-- START Information supplied --
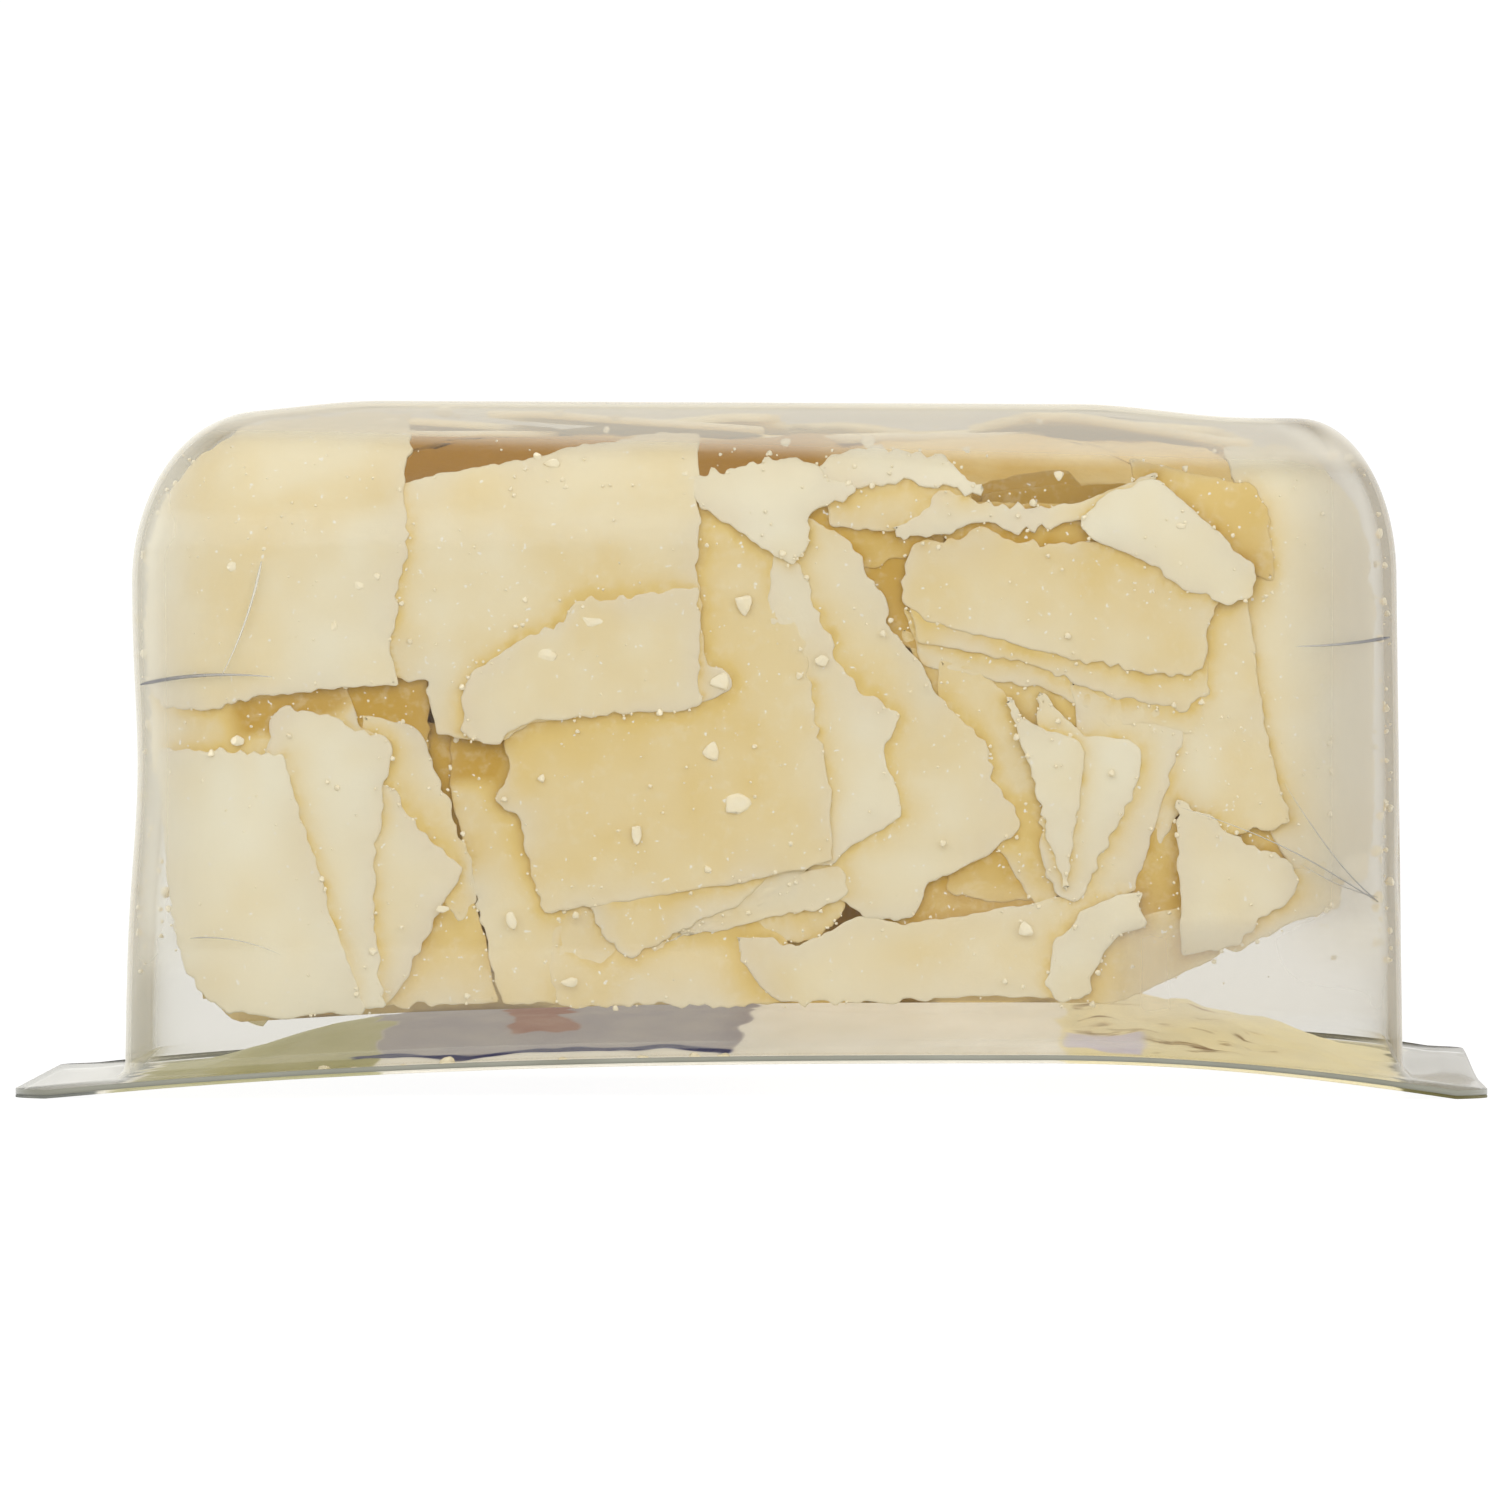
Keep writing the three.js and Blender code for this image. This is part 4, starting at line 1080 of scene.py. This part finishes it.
LEFT = [
    shaving(0.3, 0.1, 136,748, 200,752, 240,754, 281,754, 288,780, 296,806, 304,830, 315,860, 325,890,
            333,920, 345,950, 358,985, 367,1008, 362,1016, 330,1013, 290,1019, 240,1015, 210,1006, 196,996,
            184,980, 172,950, 162,915, 152,870, 143,820, 137,780, curl=0.3),
    shaving(1.2, 0.1, 268,725, 274,711, 290,707, 312,712, 340,722, 370,733, 386,737, 392,750, 388,775,
            383,800, 378,835, 375,870, 374,905, 377,935, 382,965, 386,1006, 350,1010, 290,900, 260,780),
    shaving(2.0, 0.2, 350,790, 388,788, 402,805, 420,830, 440,850, 456,862, 463,870, 459,885, 446,900,
            436,920, 425,945, 412,965, 404,985, 394,1000, 384,1008, 340,1006, 345,900, lean=(-0.02, 0)),
    shaving(2.5, 0.4, 360,715, 420,730, 432,765, 440,785, 455,815, 466,845, 474,872, 480,900, 460,920,
            430,880, 400,840, 375,780),
    shaving(2.9, 0.85, 430,880, 470,885, 486,935, 493,975, 500,1003, 440,1006, 385,1004, 390,970, 410,920),
    shaving(2.9, 0.6, 452,730, 530,730, 560,800, 590,900, 640,950, 650,1000, 505,1004, 494,975, 486,935,
            476,895, 462,835, 450,790, lean=(0, 0.04), groove=trough((420, 760), (500, 752), 5, 0.6, 1.4)),
    shaving(4.8, 1.9, 402,725, 470,725, 480,800, 490,890, 440,850),
]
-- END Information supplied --
Work to be completed:
Reproduce the listing above word for word.

Full output:
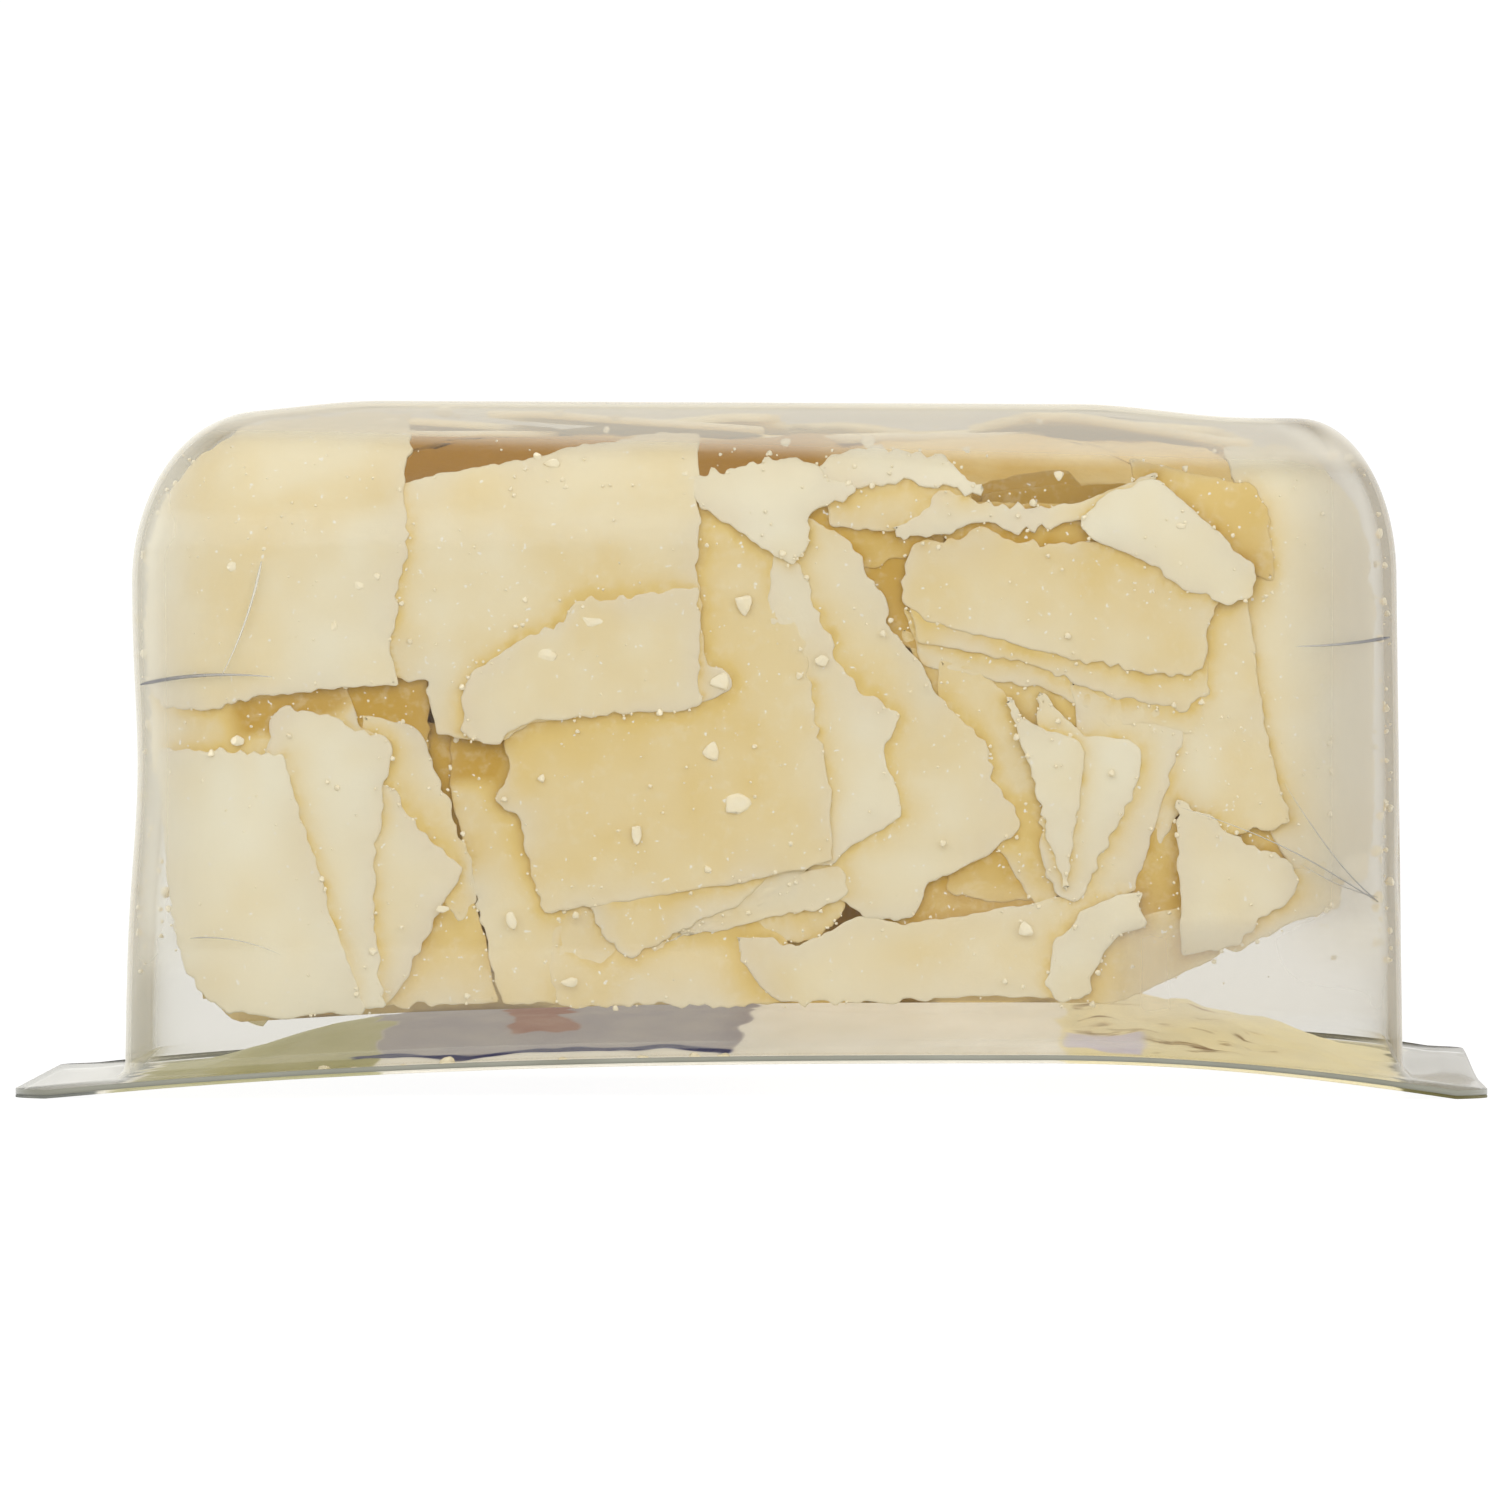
Keep writing the three.js and Blender code for this image. This is part 4, starting at line 1080 of scene.py. This part finishes it.
LEFT = [
    shaving(0.3, 0.1, 136,748, 200,752, 240,754, 281,754, 288,780, 296,806, 304,830, 315,860, 325,890,
            333,920, 345,950, 358,985, 367,1008, 362,1016, 330,1013, 290,1019, 240,1015, 210,1006, 196,996,
            184,980, 172,950, 162,915, 152,870, 143,820, 137,780, curl=0.3),
    shaving(1.2, 0.1, 268,725, 274,711, 290,707, 312,712, 340,722, 370,733, 386,737, 392,750, 388,775,
            383,800, 378,835, 375,870, 374,905, 377,935, 382,965, 386,1006, 350,1010, 290,900, 260,780),
    shaving(2.0, 0.2, 350,790, 388,788, 402,805, 420,830, 440,850, 456,862, 463,870, 459,885, 446,900,
            436,920, 425,945, 412,965, 404,985, 394,1000, 384,1008, 340,1006, 345,900, lean=(-0.02, 0)),
    shaving(2.5, 0.4, 360,715, 420,730, 432,765, 440,785, 455,815, 466,845, 474,872, 480,900, 460,920,
            430,880, 400,840, 375,780),
    shaving(2.9, 0.85, 430,880, 470,885, 486,935, 493,975, 500,1003, 440,1006, 385,1004, 390,970, 410,920),
    shaving(2.9, 0.6, 452,730, 530,730, 560,800, 590,900, 640,950, 650,1000, 505,1004, 494,975, 486,935,
            476,895, 462,835, 450,790, lean=(0, 0.04), groove=trough((420, 760), (500, 752), 5, 0.6, 1.4)),
    shaving(4.8, 1.9, 402,725, 470,725, 480,800, 490,890, 440,850),
]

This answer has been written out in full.